Her hands were skinny. Her hands were always skinny, even when her body swelled with childhood insecurities. Her hands were awkward and she hated them, just as I hate my hands now. Her hands were olive with bright blue veins sticking out. When she flexed her fingers you could see her joints move.
Skinny hands turned into bony wrists and long, thin agile fingers. Her nails were bitten and bleeding with anxiety. She bit her nails most when she was around her mother. She painted on clear bad tasting nail polish to try and stop herself from biting her nails, but she had grown accustomed to the taste and so the bitter peppery taste constantly filled her mouth and she thought that she must be very unpleasant to kiss.
When she was at peace with herself she was able to stop biting her nails, but these were short intervals. Her brittle nails broke easily and she couldn’t help picking at them.
She loved things that smelled good, and so she put on lotion every morning and night after her shower to clean her deoderant allergic skin. I used to love the feeling of her smooth hand in mine and wondered how she made them so soft. I started biting my nails, thinking that it would make my hands like hers, and now my nails bleed too.

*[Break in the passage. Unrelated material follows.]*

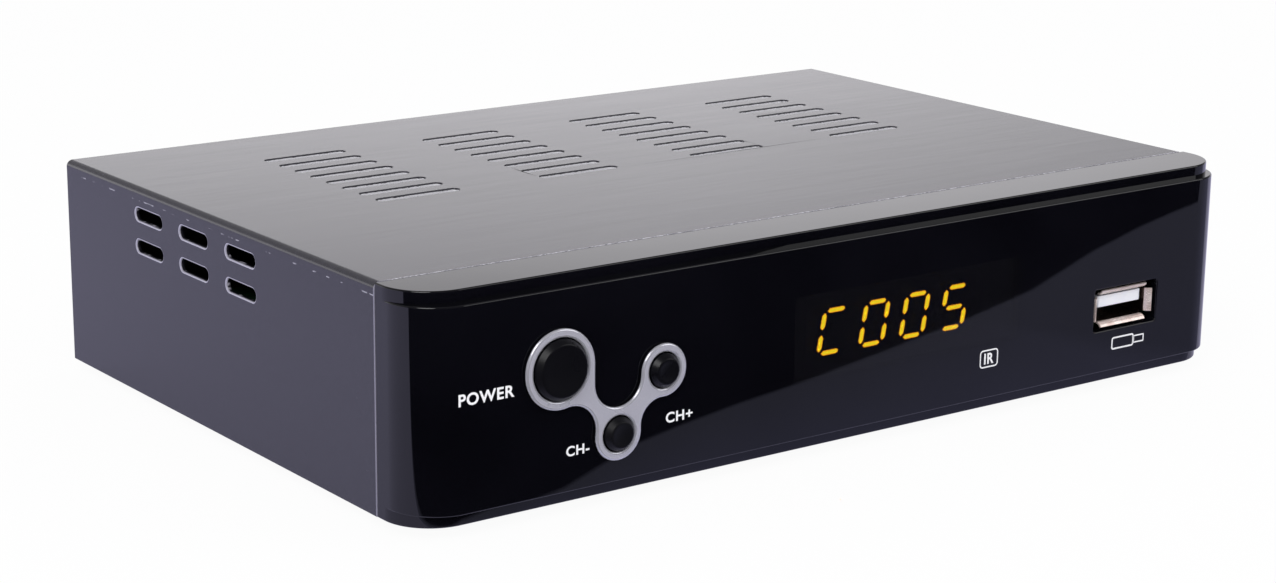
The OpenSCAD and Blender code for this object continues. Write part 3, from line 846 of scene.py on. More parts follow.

Her fingers are bleeding again and she wears finger condoms to keep dirt out of the cuts. The finger condoms make her fingers smell like rubber, and I am reminded of hospitals and sex.
Her hands are skinny. Skinnier than when she was teenager. The joints in her fingers stick out grotesquely and her olive skin looks like a thin glove over her bones. Her skins looks glistens because of the extra-strong moisturizing lotion she slathers on her dry cracked skin.
Her hands shake now. She can barely hold onto the red gel anti-depressant capsules she takes everyday. She says that chemicals have burned through the skin on her hands and everything she touches makes them sting.